Give the data below again, word for word.

[Begin]

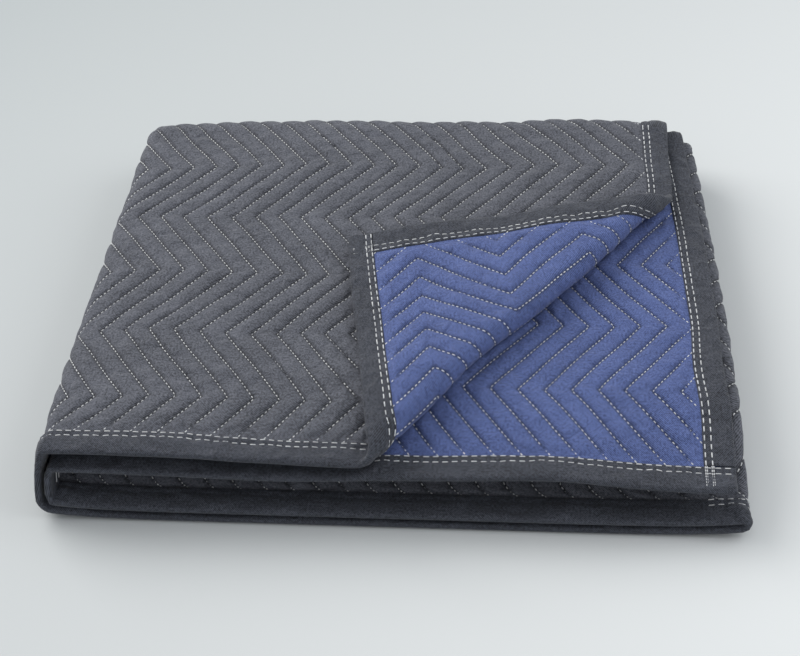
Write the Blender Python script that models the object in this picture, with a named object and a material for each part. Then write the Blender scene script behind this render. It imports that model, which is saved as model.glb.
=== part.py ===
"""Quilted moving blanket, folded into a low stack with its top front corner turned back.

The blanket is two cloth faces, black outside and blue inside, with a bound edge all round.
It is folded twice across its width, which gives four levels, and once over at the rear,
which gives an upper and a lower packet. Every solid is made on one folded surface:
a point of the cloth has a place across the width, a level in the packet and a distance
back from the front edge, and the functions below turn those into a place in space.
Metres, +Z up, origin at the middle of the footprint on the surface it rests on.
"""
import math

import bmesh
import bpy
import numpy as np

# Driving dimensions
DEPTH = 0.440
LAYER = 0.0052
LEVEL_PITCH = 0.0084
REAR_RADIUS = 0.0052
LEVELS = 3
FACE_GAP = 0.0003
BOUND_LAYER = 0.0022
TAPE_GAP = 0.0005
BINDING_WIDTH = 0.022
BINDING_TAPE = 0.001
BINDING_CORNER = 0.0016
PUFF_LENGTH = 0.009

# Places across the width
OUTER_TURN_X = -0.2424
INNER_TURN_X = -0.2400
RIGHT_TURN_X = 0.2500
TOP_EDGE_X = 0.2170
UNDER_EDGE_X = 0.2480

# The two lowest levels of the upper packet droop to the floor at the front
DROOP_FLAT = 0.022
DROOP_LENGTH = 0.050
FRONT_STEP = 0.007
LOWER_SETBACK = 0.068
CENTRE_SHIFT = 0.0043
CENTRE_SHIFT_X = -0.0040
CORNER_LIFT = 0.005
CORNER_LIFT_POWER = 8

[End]

## Result of this task
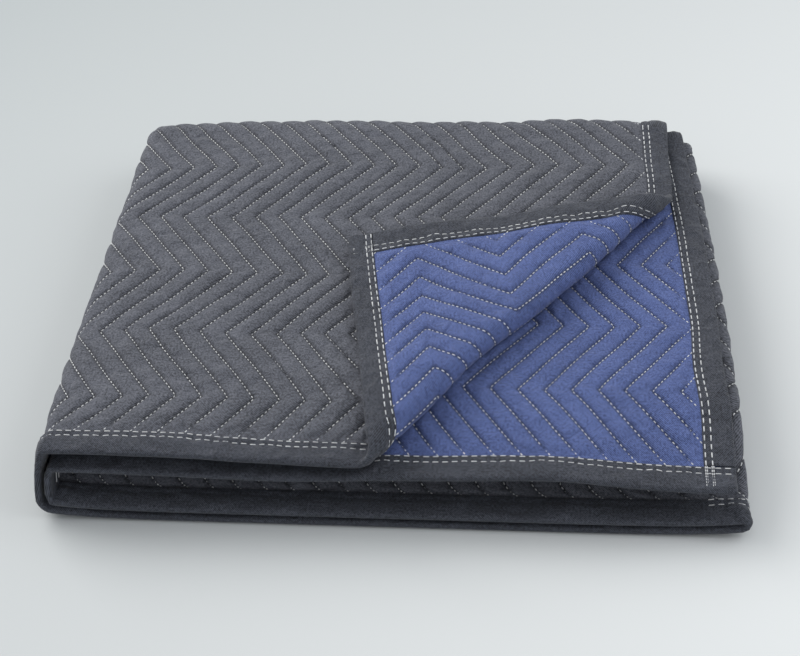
Write the Blender Python script that models the object in this picture, with a named object and a material for each part. Then write the Blender scene script behind this render. It imports that model, which is saved as model.glb.
=== part.py ===
"""Quilted moving blanket, folded into a low stack with its top front corner turned back.

The blanket is two cloth faces, black outside and blue inside, with a bound edge all round.
It is folded twice across its width, which gives four levels, and once over at the rear,
which gives an upper and a lower packet. Every solid is made on one folded surface:
a point of the cloth has a place across the width, a level in the packet and a distance
back from the front edge, and the functions below turn those into a place in space.
Metres, +Z up, origin at the middle of the footprint on the surface it rests on.
"""
import math

import bmesh
import bpy
import numpy as np

# Driving dimensions
DEPTH = 0.440
LAYER = 0.0052
LEVEL_PITCH = 0.0084
REAR_RADIUS = 0.0052
LEVELS = 3
FACE_GAP = 0.0003
BOUND_LAYER = 0.0022
TAPE_GAP = 0.0005
BINDING_WIDTH = 0.022
BINDING_TAPE = 0.001
BINDING_CORNER = 0.0016
PUFF_LENGTH = 0.009

# Places across the width
OUTER_TURN_X = -0.2424
INNER_TURN_X = -0.2400
RIGHT_TURN_X = 0.2500
TOP_EDGE_X = 0.2170
UNDER_EDGE_X = 0.2480

# The two lowest levels of the upper packet droop to the floor at the front
DROOP_FLAT = 0.022
DROOP_LENGTH = 0.050
FRONT_STEP = 0.007
LOWER_SETBACK = 0.068
CENTRE_SHIFT = 0.0043
CENTRE_SHIFT_X = -0.0040
CORNER_LIFT = 0.005
CORNER_LIFT_POWER = 8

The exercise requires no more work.